Direktur Eksekutif dari Indonesian Centre of Environmental Law atau ICEL, Raynaldo G Sembiring, mengamini pendapat tersebut. Sebab, menurutnya, UU Cipta Kerja bertujuan untuk memberikan kemudahan berusaha dalam bentuk penyederhanaan dan percepatan perizinan.
Bony, staf riset pengembangan LSM Sawit Watch, menduga akan ada banyak perusahaan yang mengantre moratorium berakhir.
"Ini kan tinggal menunggu keran saja, kalau sudah begini cepat ini [mengurus perizinan baru]," katanya. "Saya pikir ini sudah lama antre, ketika ada peluang ini pasti dipercepat."
Selama moratorium sawit tidak diperpanjang, Sawit Watch juga mewaspadai peluang meningkatnya deforestasi seiring dengan pemberian izin lahan perkebunan sawit baru.
Moratorium selama tiga tahun dianggap tidak cukup
Berdasarkan catatan Greenpeace, seluas 4,4 juta hektare lahan atau setara delapan kali luas Pulau Bali terbakar antara tahun 2015 sampai 2019.
Sebanyak 30% di antaranya berada di konsesi kelapa sawit dan pulp atau bubur kertas.
Kepada BBC News Indonesia, ketua tim kampanye hutan Greenpeace, Arie Rompas, mengatakan setelah 2019 tidak ada kebakaran signifikan.

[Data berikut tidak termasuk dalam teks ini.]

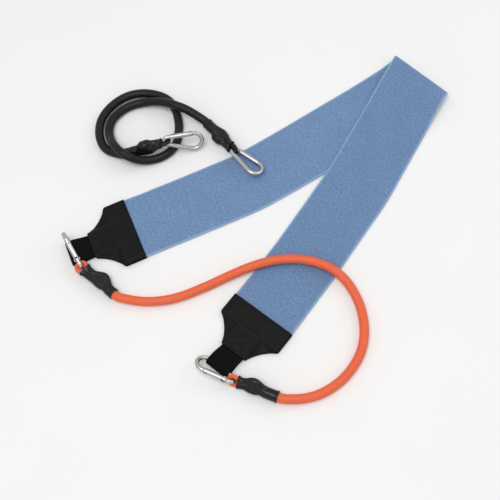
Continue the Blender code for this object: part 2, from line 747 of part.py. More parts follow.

Namun Arie tidak bisa memastikan apakah ini bagian dari keberhasilan moratorium atau bukan.
"Tidak ada dampak langsung dari moratorium sawit, karena tidak ada evaluasi yang dilakukan oleh pemerintah selama moratorium yg dipublikasikan," kata Arie.
"Kecuali pencabutan izin oleh pemprov Papua Barat yang berujung pencabutan izin sawit. Itu yang signifikan."

Menurut Sawit Watch, keseriusan kepala daerah seperti di Papua Barat juga terlihat di wilayah-wilayah lainnya. Keseriusan ini harus diimbangi komitmen yang sama kuatnya dari pemerintah.
"Banyak tugas-tugas yang diamanahkan di inpres ini belum terselesaikan. Kita sadari waktu tiga tahun tidak cukup untuk melakukan itu semua [maka] penting moratorium sawit diperpanjang dan diperkuat," jelas Inda.
Keterbukaan data pun menjadi hal yang disoroti selama pemberlakuan moratorium tiga tahun ke belakang. Pemerintah dinilai masih memiliki 'pekerjaan rumah' untuk memberikan akses informasi yang jelas kepada publik.